Los Miserables
Autor: Víctor Hugo
Quinta Parte: Jean Valjean
Libro segundo
Los intestinos de Leviatán
Cap I : El mar empobrece la tierra.
París tira al agua anualmente veinticinco millones. Y no es una metáfora. ¿Cómo y de qué manera? De día y de noche. ¿Con qué finalidad? Con ninguna. ¿Con qué intención? Con ninguna. ¿Para qué? Para nada. ¿A qué órgano recurre? A sus intestinos. ¿Cuáles son sus intestinos? Las alcantarillas.
Veinticinco millones es la cantidad más moderada de entre las cantidades aproximativas que proporcionan las evaluaciones de la ciencia ad hoc.
La ciencia, tras haber andado a tientas mucho tiempo, sabe hoy que el abono que mejor fecunda y resulta más eficaz es el abono humano. Los chinos, y hemos de decirlo aunque nos avergüence, lo supieron antes que nosotros. No hay campesino chino, lo dice Eckeberg, que vaya a la ciudad sin volver trayendo, en las dos puntas de su vara de bambú, dos cubos llenos de eso que llamamos inmundicias. Merced al abono humano, los campos en China son aún tan jóvenes como en tiempos de Abraham. El trigo chino produce un volumen de hasta ciento veinte veces el peso de la simiente. No hay excrementos que puedan compararse en fertilidad con los detritos de una ciudad. Una gran ciudad es la estercoladora más poderosa. Utilizar la ciudad para abonar la llanura sería un éxito seguro. Nuestro oro es estiércol, pero en cambio nuestro estiércol es oro.

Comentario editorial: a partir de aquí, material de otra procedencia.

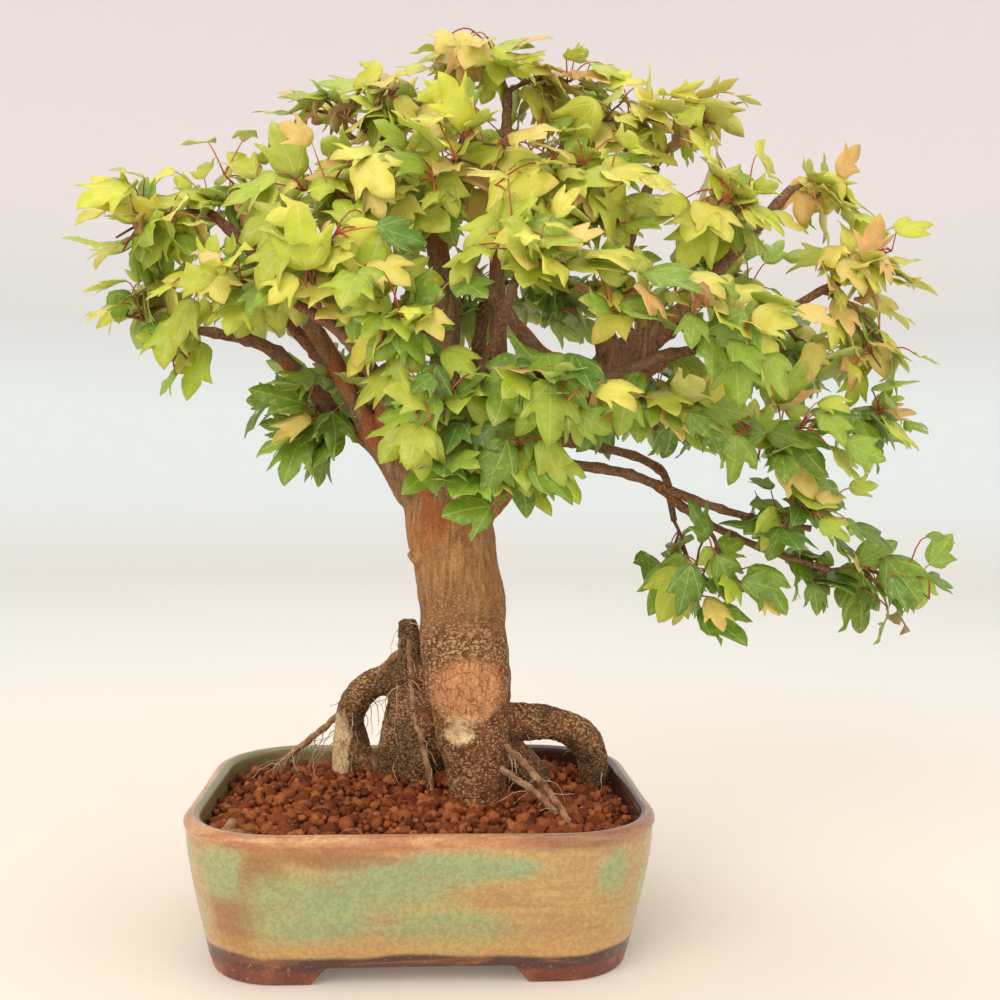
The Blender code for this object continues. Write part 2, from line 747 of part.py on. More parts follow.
def make_leaf(name, centre, spread, twig_points, foliage, rng, collection):
    """One leaf in a free place of the shoot, its stalk from the twig, or nothing if there is none."""
    outward = outward_from_trunk(centre)
    for attempt in range(PLACES_TRIED):
        way = any_way(rng)
        blade_middle = centre + Vector(s * w for s, w in zip(spread, way)) * rng.uniform(0.3, 1.0)
        length = LEAF_LENGTH * (1 + rng.uniform(-LEAF_LENGTH_VARIES, LEAF_LENGTH_VARIES))
        start = twig_points[1].lerp(twig_points[2], rng.random())
        face_way = outward * 0.7 + UP * 0.8 + any_way(rng) * 0.35
        tip_way = (blade_middle - start).normalized() + outward * 0.4 - UP * 0.7 + any_way(rng) * 0.5
        tip_way.normalize()
        base = blade_middle - tip_way * length / 2
        stalk = base - start
        if not STALK_SHORTEST < stalk.length < STALK_LONGEST:
            continue
        if tip_way.dot(stalk.normalized()) < STRAIGHTEST_BEND:
            continue
        wide = leaf_shape(
            base, tip_way, face_way, length, start, LEAF_THICKNESS + 2 * GAP, STALK_WIDTH + 2 * GAP
        )
        if not foliage.is_clear(*wide, skip=name):
            continue
        corners, faces = leaf_shape(base, tip_way, face_way, length, start, LEAF_THICKNESS, STALK_WIDTH)
        blade = BVHTree.FromPolygons(*wide)
        if any(blade.overlap(other) for owner, other, _, _ in foliage.placed if owner == name + "_leaf"):
            continue
        foliage.keep(name + "_leaf", corners, faces)
        bm = bmesh.new()
        verts = [bm.verts.new(corner) for corner in corners]
        for f in faces:
            bm.faces.new([verts[i] for i in f])
        return object_from(bm, name + "_leaf", collection)
    return None


def make_shoot(name, place, spread, foliage, rng, collection):
    """A twig with its leaves, grown again if their union isn't one closed body."""
    centre = Vector(place) * MM
    spread = Vector(spread) * MM
    name = "shoot_" + name
    for attempt in range(PLACES_TRIED):
        twig, points = make_twig(name, centre, spread, foliage, rng, collection)
        leaves = []
        for _ in range(LEAVES_PER_SHOOT):
            leaf = make_leaf(name, centre, spread, points, foliage, rng, collection)
            if leaf:
                leaves.append(leaf)
        combine(twig, leaves, "UNION")
        if weld(twig) and len(leaves) >= FEWEST_LEAVES:
            return twig
        remove(twig)
        foliage.forget(name)
    raise RuntimeError("no room for the leaves of " + name)


def stand_over_origin(objects):
    """Moves everything sideways, so that the middle of the whole box is over the origin."""
    corners = [vert.co for obj in objects for vert in obj.data.vertices]
    shift = Vector(
        (
            -(min(c.x for c in corners) + max(c.x for c in corners)) / 2,
            -(min(c.y for c in corners) + max(c.y for c in corners)) / 2,
            -min(c.z for c in corners),
        )
    )
    for obj in objects:
        obj.location = shift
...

¿Qué hacemos con ese estiércol de oro? Lo arrastramos hacia el abismo.
No escatimamos grandes gastos para enviar flotas de navíos a recoger en el polo austral las heces de los petreles y de los pingüinos; pero el incalculable elemento de opulencia que tenemos al alcance de la mano lo tiramos al mar. Si todo el abono humano y animal que desperdicia el mundo se lo devolviéramos a la tierra en vez de tirarlo al agua, bastaría para dar de comer al mundo.
Ese montón de basuras junto a un mojón de la calle, esos carretones de cieno que van dando tumbos de noche por las calles, esos espantosos toneles de la vía pública, esos fétidos chorreones de fango subterráneo que nos oculta el empedrado, ¿sabe el lector qué son? Son praderas en flor, son hierba verde, son serpol, tomillo y salvia, son caza, son reses, son el mugido satisfecho de los bueyes al caer la tarde, son heno aromático, son trigo dorado, son pan en las mesas, son sangre cálida en las venas, son salud, son alegría, son vida. Así lo quiere esta creación misteriosa en que consiste la transformación en la tierra y la transfiguración en el cielo.

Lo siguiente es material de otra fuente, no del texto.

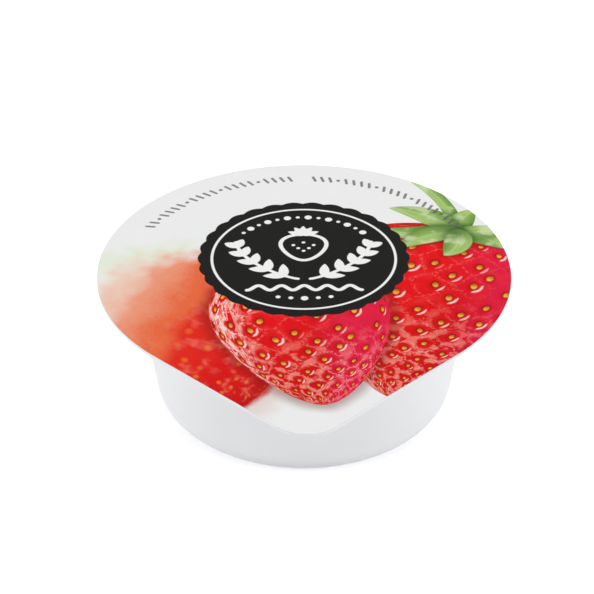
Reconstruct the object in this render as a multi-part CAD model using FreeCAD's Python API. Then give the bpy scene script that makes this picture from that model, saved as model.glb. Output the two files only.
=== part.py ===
import FreeCAD, Part
import math
import os

# A portion cup of jam, sealed and unopened: a round drafted cup, in one piece with a flat
# teardrop flange, and the foil that is sealed over the whole flange and cut with it in one die.
# Millimetres, +Z up. The origin is the point where the cup's axis meets the surface it stands on.
# The flange's lug, by which the foil is pulled off, points along -Y.
# The pack is shut, so the cup is solid under the foil.

os.makedirs("parts", exist_ok=True)

# ---- overall sizes ----
HEIGHT = 16.4            # from the standing ring to the top of the foil
RIM_RADIUS = 23.0        # cut edge of the round part of the flange
LUG_LENGTH = 7.4         # how far the lug's tip stands out past the rim's circle
LUG_TIP_RADIUS = 4.2     # round end of the lug

# ---- flange and foil ----
FOIL = 0.06              # thickness of the sealed lidding foil
FLANGE = 0.4             # thickness of the plastic flange under it
FLANGE_WIDTH = 4.15      # from the wall to the rim's cut edge, under the flange
FLANGE_EDGE_BREAK = 0.08 # bevel that the die leaves on the flange's lower edge
NECK_ROUND = 0.5         # from the wall into the flange's underside

# ---- wall and base ----
DRAFT = 9.0              # degrees from upright, so that empty cups nest
BASE_ROUND = 3.2         # from the wall into the standing ring
RING_WIDTH = 1.6         # flat part of the standing ring
PANEL_RISE = 0.55        # how far the middle of the base is pushed up inside the ring
PANEL_SLOPE = 45.0       # degrees from level, between the ring and the raised panel
PANEL_ROUND = 0.3        # from the standing ring into that slope

# ---- levels and radii that follow ----
SEAL_LEVEL = HEIGHT - FOIL
UNDERSIDE = SEAL_LEVEL - FLANGE
WALL_TOP_RADIUS = RIM_RADIUS - FLANGE_WIDTH
WALL_FOOT_RADIUS = WALL_TOP_RADIUS - UNDERSIDE * math.tan(math.radians(DRAFT))
TIP_DISTANCE = RIM_RADIUS + LUG_LENGTH - LUG_TIP_RADIUS


def corner(before, at, after, radius):
    """The two tangent points, and the middle, of the arc that rounds one corner of an outline."""
    back = (before - at).normalize()
    ahead = (after - at).normalize()
    half_angle = back.getAngle(ahead) / 2
    setback = radius / math.tan(half_angle)
    bisector = (back + ahead).normalize()
    middle = at + bisector * (radius / math.sin(half_angle) - radius)
    return at + back * setback, middle, at + ahead * setback


def rounded_wire(corners):
    """A closed outline of straight runs, from (point, radius) pairs. A radius of 0 stays sharp."""
    places = [place for place, radius in corners]
    turns = []
    for i, (place, radius) in enumerate(corners):
        after = places[(i + 1) % len(places)]
        turns.append(corner(places[i - 1], place, after, radius) if radius else (place, None, place))
    edges = []
    for i, (start, middle, end) in enumerate(turns):
        if middle is not None:
            edges.append(Part.Arc(start, middle, end).toShape())
        next_start = turns[(i + 1) % len(turns)][0]
        edges.append(Part.LineSegment(end, next_start).toShape())
    return Part.Wire(edges)


def half_section():
    """Half the bowl's section, in the XZ plane: panel, standing ring, drafted wall and neck."""
    draft = math.radians(DRAFT)
    ring_outer = WALL_FOOT_RADIUS - BASE_ROUND * math.tan(math.pi / 4 - draft / 2)
    ring_inner = ring_outer - RING_WIDTH
    panel_radius = ring_inner - PANEL_RISE / math.tan(math.radians(PANEL_SLOPE))
    outside_neck = WALL_TOP_RADIUS + 2 * NECK_ROUND
    corners = [
        (0, PANEL_RISE, 0),
        (panel_radius, PANEL_RISE, 0),
        (ring_inner, 0, PANEL_ROUND),
        (WALL_FOOT_RADIUS, 0, BASE_ROUND),
        (WALL_TOP_RADIUS, UNDERSIDE, NECK_ROUND),
        (outside_neck, UNDERSIDE, 0),
        (outside_neck, SEAL_LEVEL, 0),
        (0, SEAL_LEVEL, 0),
    ]
    return rounded_wire([(FreeCAD.Vector(x, 0, z), radius) for x, z, radius in corners])


def teardrop(level):
    """The die's outline at one level: the rim's arc, two tangents to it and the lug's round tip."""
    lean = math.acos((RIM_RADIUS - LUG_TIP_RADIUS) / TIP_DISTANCE)
    axis = FreeCAD.Vector(0, 0, level)
    tip = FreeCAD.Vector(0, -TIP_DISTANCE, level)
    right = FreeCAD.Vector(math.sin(lean), -math.cos(lean), 0)
    left = FreeCAD.Vector(-right.x, right.y, 0)
    rim_right, rim_left = axis + right * RIM_RADIUS, axis + left * RIM_RADIUS
    tip_right, tip_left = tip + right * LUG_TIP_RADIUS, tip + left * LUG_TIP_RADIUS
    rim_back = axis + FreeCAD.Vector(0, RIM_RADIUS, 0)
    tip_front = tip - FreeCAD.Vector(0, LUG_TIP_RADIUS, 0)
    return Part.Wire([
        Part.Arc(rim_right, rim_back, rim_left).toShape(),
        Part.LineSegment(rim_left, tip_left).toShape(),
        Part.Arc(tip_left, tip_front, tip_right).toShape(),
        Part.LineSegment(tip_right, rim_right).toShape(),
    ])


def sheet(bottom, top):
    """A flat sheet of the die's outline between two levels."""
    return Part.Face(teardrop(bottom)).extrude(FreeCAD.Vector(0, 0, top - bottom))


def edges_at(solid, level):
    """The edges that lie wholly in one level plane."""
    near = 1e-6
    return [
        edge for edge in solid.Edges
        if all(abs(vertex.Z - level) < near for vertex in edge.Vertexes)
    ]


def make_cup():
    """Bowl and flange, moulded in one piece up to the underside of the foil."""
    bowl = Part.Face(half_section()).revolve(FreeCAD.Vector(0, 0, 0), FreeCAD.Vector(0, 0, 1), 360)
    flange = sheet(UNDERSIDE, SEAL_LEVEL)
    flange = flange.makeChamfer(FLANGE_EDGE_BREAK, edges_at(flange, UNDERSIDE))
    return bowl.fuse(flange).removeSplitter()


def make_lid():
    """The foil, sealed flat on the flange and across the filled cup."""
    return sheet(SEAL_LEVEL, HEIGHT)


SUB_PARTS = {
    "cup": make_cup,
    "lid": make_lid,
}

for name, make in SUB_PARTS.items():
    shape = make()
    box = shape.optimalBoundingBox()
    print(f"{name}: {len(shape.Solids)} solid, valid {shape.isValid()}, {shape.Volume:.1f} mm3, "
          f"{box.XLength:.2f} x {box.YLength:.2f} x {box.ZLength:.2f} mm, {len(shape.Faces)} faces")
    shape.exportStep(os.path.join("parts", name + ".step"))
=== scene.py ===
# %% [markdown]
# # A shut portion cup of jam
#
# The object is a white plastic cup about 46 mm across with a flat teardrop flange, and a foil
# lid that is sealed over the whole flange. The cup and the foil come in as a fixed frame from
# the CAD model. Here they get their finishes: the cup keeps its CAD mesh and gets a moulded
# plastic, and the foil is made again as a fine surface that can carry a printed picture.

# %% Load the fixed frame
import math

import bpy
import numpy as np
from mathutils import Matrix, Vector


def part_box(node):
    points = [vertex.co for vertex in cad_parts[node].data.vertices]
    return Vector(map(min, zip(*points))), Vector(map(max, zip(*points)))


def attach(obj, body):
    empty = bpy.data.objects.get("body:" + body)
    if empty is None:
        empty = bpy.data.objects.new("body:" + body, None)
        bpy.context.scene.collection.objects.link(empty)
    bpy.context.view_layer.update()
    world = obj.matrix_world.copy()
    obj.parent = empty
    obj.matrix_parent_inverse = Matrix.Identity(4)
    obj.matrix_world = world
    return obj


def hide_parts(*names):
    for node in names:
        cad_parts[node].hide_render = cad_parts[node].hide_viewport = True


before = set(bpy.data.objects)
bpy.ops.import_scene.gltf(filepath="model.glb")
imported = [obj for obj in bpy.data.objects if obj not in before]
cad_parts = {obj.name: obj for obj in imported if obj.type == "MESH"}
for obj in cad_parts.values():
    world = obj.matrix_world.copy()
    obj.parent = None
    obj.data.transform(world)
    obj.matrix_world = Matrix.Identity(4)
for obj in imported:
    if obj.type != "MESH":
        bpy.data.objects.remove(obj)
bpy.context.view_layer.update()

MM = 0.001                         # one millimetre, in the scene's metres

lid_low, lid_high = (np.array(corner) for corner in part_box("lid"))
RIM = lid_high[0]                  # radius of the lid's round part
LID_TOP = lid_high[2]

# %% [markdown]
# ## The camera
#
# The cup is seen from in front of its lug and from above, from far enough away that its
# outlines hardly converge. The distance is counted in rim radii, because the frame gives the
# rim's size, and the lens is then chosen so that the rim fills the same part of the picture.
# The camera is aimed beside and above the object by its place, and not by a lens shift, so
# that views from other sides stay centred.

# %% Camera
ELEVATION = math.radians(33.6)     # how far the camera looks down
SWING = math.radians(0.5)          # how far the lug turns aside from the camera
DISTANCE = 12.0 * RIM              # along the view, to the middle of the lid
RIM_SHARE = 0.3481                 # rim radius as a share of the picture's width
AIM_RIGHT = -0.034 * RIM           # what the picture's middle shows, right of the lid's middle
AIM_UP = -0.129 * RIM              # and above it
SENSOR = 36                        # width of the film, mm

forward = np.array([0, math.cos(ELEVATION), -math.sin(ELEVATION)])
right = np.array([1.0, 0, 0])
up = np.array([0, math.sin(ELEVATION), math.cos(ELEVATION)])
standpoint = np.array([0, 0, LID_TOP]) + AIM_RIGHT * right + AIM_UP * up - DISTANCE * forward
turn = np.array([
    [math.cos(SWING), math.sin(SWING), 0],
    [-math.sin(SWING), math.cos(SWING), 0],
    [0, 0, 1],
])

camera_data = bpy.data.cameras.new("camera")
camera_data.sensor_width = SENSOR
camera_data.lens = SENSOR * RIM_SHARE * DISTANCE / RIM
camera_data.clip_start = 0.01
camera = bpy.data.objects.new("camera", camera_data)
camera.location = turn @ standpoint
camera.rotation_euler = (math.pi / 2 - ELEVATION, 0, -SWING)
bpy.context.collection.objects.link(camera)
bpy.context.scene.camera = camera
print(f"lens {camera_data.lens:.1f} mm, {DISTANCE:.3f} m from the lid")

# %% [markdown]
# ## Helpers for materials
#
# Colours are written as the hex values that a screen shows, so they have to be turned linear
# for the renderer. A shader is a graph of small nodes. One helper adds a node, sets it and
# fills its inputs, in order or by name, with numbers or with the outputs of earlier nodes.

# %% Colours and nodes
def linear(hex_colour):
    """A screen colour such as "#d5101a" as linear red, green, blue and an alpha of 1."""
    shares = np.array([int(hex_colour[i:i + 2], 16) for i in (1, 3, 5)]) / 255
    light = np.where(shares <= 0.04045, shares / 12.92, ((shares + 0.055) / 1.055) ** 2.4)
    return (*light.tolist(), 1.0)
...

Hemos de devolver todo eso al gran crisol; y de ahí saldrá nuestra abundancia. Del alimento de las plantas procede el alimento de los hombres.
Es todo el mundo muy dueño de desaprovechar esa riqueza y, además, muy dueño de pensar que digo ridiculeces. Será la obra maestra de su ignorancia.
Calculan las estadísticas que sólo Francia vierte e invierte todos los años en el Atlántico, por la desembocadura de sus ríos, un depósito de quinientos millones. Tomemos buena nota de lo siguiente: con esos quinientos millones podrían cubrirse las tres cuartas partes de los presupuestos del Estado. Los hombres son tan hábiles que prefieren quitarse de encima esos quinientos millones tirándolos al arroyo. Es la mismísima sustancia del pueblo lo que lleva a nuestros ríos, aquí gota a gota y allá a chorros, el mísero vómito de nuestras alcantarillas, y al océano, el gigantesco vómito de nuestros ríos. Cada uno de los hipidos de nuestras cloacas nos cuesta mil francos. Con dos resultados: la tierra empobrecida y el agua apestada. El hambre sale del surco, y la enfermedad, del río.